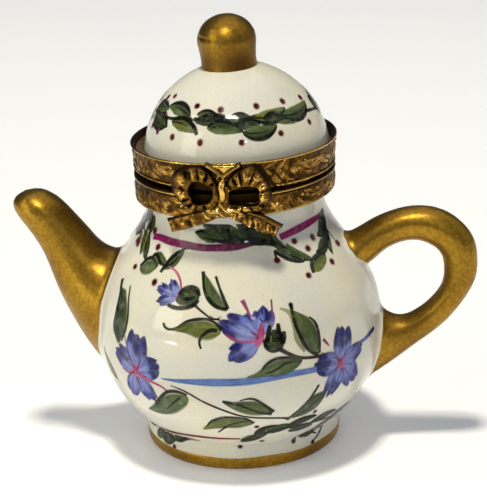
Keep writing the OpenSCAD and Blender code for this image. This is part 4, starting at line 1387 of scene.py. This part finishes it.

■ ■ ■ ■

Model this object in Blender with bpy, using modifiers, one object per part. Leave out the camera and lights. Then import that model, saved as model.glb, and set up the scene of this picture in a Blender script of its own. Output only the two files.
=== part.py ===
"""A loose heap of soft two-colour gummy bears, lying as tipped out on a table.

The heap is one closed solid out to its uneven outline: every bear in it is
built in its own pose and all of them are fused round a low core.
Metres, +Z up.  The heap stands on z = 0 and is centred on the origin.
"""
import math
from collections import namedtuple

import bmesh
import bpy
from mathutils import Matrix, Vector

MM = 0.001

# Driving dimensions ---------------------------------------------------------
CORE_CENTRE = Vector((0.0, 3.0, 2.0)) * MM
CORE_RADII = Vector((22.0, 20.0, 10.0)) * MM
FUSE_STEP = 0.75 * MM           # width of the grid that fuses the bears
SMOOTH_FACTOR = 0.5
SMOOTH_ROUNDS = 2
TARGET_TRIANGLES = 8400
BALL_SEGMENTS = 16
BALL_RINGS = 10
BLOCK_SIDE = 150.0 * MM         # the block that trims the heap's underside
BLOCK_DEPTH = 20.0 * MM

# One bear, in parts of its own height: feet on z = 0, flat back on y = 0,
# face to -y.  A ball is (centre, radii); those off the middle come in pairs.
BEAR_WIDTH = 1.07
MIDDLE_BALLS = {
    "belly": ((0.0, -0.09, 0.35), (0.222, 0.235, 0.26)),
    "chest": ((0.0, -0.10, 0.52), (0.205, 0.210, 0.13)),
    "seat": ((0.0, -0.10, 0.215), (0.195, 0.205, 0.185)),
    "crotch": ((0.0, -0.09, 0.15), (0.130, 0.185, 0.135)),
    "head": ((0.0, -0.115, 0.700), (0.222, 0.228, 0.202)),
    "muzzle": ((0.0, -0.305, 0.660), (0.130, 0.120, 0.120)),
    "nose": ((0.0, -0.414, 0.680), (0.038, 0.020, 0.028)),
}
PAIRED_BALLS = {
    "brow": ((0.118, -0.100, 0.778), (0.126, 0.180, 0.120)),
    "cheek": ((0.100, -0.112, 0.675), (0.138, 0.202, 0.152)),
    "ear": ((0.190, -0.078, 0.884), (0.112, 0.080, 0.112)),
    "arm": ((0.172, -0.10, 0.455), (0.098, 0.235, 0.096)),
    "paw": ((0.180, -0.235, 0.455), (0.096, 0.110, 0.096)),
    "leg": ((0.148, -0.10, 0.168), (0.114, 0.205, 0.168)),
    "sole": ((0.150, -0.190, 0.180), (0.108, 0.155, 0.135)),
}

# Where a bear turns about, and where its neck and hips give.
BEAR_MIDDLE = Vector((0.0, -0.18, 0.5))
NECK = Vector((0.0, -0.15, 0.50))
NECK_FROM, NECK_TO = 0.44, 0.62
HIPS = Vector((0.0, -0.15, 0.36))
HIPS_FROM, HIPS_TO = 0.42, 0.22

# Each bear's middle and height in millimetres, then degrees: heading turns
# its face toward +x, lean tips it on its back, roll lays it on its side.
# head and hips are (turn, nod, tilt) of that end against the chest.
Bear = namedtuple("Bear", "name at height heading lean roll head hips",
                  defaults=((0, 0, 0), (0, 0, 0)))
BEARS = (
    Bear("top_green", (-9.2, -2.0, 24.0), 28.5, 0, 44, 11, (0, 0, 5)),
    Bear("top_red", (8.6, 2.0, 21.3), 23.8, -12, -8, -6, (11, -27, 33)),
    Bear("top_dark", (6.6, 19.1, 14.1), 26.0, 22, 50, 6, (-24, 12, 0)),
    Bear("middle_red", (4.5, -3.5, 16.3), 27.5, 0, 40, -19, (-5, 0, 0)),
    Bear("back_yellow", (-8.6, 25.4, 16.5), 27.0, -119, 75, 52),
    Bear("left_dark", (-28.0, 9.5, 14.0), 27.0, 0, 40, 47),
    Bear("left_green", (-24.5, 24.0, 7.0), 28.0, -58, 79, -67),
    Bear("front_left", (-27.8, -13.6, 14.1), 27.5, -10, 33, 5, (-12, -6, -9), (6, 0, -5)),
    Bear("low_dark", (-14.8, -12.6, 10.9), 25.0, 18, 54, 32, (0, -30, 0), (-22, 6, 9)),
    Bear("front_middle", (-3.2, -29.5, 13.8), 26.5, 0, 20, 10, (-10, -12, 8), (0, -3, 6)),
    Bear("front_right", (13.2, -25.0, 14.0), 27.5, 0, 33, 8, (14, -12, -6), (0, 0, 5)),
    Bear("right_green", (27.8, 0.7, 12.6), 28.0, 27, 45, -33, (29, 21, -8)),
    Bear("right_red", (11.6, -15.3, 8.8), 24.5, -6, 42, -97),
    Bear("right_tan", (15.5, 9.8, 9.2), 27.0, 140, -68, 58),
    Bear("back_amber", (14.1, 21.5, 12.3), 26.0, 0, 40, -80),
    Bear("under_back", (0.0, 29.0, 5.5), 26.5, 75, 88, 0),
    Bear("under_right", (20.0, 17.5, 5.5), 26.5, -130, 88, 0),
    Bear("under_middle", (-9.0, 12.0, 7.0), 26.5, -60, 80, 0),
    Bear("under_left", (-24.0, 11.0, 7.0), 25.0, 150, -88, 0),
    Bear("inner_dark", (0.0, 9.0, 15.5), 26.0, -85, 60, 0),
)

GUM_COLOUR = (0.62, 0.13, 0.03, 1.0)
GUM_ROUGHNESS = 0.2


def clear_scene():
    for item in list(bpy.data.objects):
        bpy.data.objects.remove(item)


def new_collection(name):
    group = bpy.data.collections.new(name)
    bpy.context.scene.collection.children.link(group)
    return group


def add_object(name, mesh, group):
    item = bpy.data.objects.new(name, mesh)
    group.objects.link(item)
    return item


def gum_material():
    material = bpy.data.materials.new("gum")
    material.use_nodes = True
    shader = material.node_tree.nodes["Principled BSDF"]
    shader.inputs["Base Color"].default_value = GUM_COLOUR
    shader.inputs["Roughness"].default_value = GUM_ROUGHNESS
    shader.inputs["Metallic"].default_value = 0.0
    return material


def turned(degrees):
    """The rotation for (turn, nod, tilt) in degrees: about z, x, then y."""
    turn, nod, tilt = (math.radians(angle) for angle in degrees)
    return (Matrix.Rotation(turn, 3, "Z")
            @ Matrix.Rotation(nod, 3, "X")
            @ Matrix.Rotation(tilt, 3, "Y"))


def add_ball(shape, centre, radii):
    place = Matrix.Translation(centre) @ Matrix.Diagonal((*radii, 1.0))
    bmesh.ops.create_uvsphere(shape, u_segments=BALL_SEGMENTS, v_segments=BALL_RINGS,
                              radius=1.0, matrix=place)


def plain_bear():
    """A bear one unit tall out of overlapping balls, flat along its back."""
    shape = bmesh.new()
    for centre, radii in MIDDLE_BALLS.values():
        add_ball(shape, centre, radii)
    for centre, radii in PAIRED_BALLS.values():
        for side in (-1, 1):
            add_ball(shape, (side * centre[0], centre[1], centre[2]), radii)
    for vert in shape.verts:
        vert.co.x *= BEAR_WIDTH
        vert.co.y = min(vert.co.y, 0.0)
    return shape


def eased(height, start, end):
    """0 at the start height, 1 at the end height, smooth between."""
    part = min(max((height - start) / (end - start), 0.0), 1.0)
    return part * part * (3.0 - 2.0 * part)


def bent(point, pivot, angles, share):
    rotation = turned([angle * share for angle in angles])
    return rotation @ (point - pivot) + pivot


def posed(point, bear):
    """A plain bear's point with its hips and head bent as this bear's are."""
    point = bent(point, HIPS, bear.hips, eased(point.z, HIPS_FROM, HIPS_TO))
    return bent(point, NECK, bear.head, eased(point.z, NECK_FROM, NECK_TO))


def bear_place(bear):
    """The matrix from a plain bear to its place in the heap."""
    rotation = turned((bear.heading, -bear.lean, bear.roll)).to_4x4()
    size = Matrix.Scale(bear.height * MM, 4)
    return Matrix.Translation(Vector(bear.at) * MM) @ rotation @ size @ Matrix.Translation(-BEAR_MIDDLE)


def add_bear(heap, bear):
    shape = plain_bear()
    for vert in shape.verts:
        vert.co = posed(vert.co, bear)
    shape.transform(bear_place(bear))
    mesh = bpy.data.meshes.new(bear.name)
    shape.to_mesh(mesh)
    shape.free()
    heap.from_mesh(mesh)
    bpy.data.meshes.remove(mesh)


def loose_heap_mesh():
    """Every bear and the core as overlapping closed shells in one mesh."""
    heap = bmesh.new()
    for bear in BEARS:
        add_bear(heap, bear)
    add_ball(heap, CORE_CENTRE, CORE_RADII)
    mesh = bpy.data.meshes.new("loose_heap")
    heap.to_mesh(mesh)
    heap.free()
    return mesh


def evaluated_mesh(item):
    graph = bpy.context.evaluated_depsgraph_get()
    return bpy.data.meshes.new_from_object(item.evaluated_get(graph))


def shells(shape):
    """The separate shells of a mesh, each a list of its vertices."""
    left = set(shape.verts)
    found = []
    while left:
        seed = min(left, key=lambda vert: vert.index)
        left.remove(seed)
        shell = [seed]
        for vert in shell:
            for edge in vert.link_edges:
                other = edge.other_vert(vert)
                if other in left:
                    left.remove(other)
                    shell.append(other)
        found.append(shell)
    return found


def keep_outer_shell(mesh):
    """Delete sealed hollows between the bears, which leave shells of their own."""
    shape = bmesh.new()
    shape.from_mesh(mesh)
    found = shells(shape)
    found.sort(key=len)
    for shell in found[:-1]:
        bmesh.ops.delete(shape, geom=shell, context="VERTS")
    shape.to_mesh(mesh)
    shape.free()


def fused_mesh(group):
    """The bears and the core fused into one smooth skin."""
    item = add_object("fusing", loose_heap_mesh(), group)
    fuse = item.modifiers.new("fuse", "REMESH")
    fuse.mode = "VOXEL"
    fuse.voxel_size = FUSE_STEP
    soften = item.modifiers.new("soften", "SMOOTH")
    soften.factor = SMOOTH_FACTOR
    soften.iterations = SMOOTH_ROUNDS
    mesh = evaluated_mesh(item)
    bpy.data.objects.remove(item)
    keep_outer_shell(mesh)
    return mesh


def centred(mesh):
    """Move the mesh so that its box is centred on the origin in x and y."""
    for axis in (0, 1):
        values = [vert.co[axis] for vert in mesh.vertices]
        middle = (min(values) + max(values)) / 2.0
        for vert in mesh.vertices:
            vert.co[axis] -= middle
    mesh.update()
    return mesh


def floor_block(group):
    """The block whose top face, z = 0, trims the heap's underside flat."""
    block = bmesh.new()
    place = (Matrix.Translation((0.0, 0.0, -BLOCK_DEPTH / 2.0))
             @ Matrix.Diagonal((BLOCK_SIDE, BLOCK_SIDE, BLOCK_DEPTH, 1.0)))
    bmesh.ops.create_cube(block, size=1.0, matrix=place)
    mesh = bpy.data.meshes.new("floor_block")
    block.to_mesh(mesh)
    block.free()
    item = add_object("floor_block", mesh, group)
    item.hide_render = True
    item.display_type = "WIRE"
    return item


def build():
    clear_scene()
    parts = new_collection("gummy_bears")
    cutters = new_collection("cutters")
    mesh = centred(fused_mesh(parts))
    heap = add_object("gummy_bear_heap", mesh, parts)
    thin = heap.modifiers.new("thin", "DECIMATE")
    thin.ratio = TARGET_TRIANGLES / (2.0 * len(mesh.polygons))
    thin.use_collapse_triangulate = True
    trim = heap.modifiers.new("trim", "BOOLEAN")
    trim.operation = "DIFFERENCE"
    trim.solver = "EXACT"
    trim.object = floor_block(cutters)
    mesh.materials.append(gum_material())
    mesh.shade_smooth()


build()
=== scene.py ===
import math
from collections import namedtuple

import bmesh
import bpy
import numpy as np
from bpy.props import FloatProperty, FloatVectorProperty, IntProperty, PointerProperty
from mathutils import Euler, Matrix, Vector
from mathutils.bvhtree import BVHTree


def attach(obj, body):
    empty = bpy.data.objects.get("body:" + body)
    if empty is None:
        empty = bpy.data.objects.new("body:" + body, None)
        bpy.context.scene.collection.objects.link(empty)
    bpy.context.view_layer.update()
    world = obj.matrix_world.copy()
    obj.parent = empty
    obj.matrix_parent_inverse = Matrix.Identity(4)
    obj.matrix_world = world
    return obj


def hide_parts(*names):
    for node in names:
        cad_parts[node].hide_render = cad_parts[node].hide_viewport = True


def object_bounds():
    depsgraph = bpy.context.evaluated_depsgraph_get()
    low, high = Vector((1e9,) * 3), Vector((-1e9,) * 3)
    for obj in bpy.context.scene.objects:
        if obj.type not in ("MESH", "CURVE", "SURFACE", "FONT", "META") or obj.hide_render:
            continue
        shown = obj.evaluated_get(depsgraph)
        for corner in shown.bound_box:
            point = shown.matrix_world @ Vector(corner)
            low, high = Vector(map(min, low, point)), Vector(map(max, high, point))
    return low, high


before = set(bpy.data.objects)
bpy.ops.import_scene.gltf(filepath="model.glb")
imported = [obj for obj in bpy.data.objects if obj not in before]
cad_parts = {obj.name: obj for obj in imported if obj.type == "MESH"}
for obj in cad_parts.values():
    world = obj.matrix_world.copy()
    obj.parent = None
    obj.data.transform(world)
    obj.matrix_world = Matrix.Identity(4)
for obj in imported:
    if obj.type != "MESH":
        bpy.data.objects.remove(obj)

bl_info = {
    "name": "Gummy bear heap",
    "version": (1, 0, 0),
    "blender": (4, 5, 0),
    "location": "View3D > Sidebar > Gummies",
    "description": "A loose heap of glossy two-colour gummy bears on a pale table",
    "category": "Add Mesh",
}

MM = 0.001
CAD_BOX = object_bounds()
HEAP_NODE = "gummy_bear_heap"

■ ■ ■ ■

■ Required task: Starting with the line that contains "shown = obj.evaluated_get(depsgraph)", repeat each line exactly, and stop once the line that contains "bpy.data.objects.remove(obj)" has been repeated.

■ Task answer:
        shown = obj.evaluated_get(depsgraph)
        for corner in shown.bound_box:
            point = shown.matrix_world @ Vector(corner)
            low, high = Vector(map(min, low, point)), Vector(map(max, high, point))
    return low, high


before = set(bpy.data.objects)
bpy.ops.import_scene.gltf(filepath="model.glb")
imported = [obj for obj in bpy.data.objects if obj not in before]
cad_parts = {obj.name: obj for obj in imported if obj.type == "MESH"}
for obj in cad_parts.values():
    world = obj.matrix_world.copy()
    obj.parent = None
    obj.data.transform(world)
    obj.matrix_world = Matrix.Identity(4)
for obj in imported:
    if obj.type != "MESH":
        bpy.data.objects.remove(obj)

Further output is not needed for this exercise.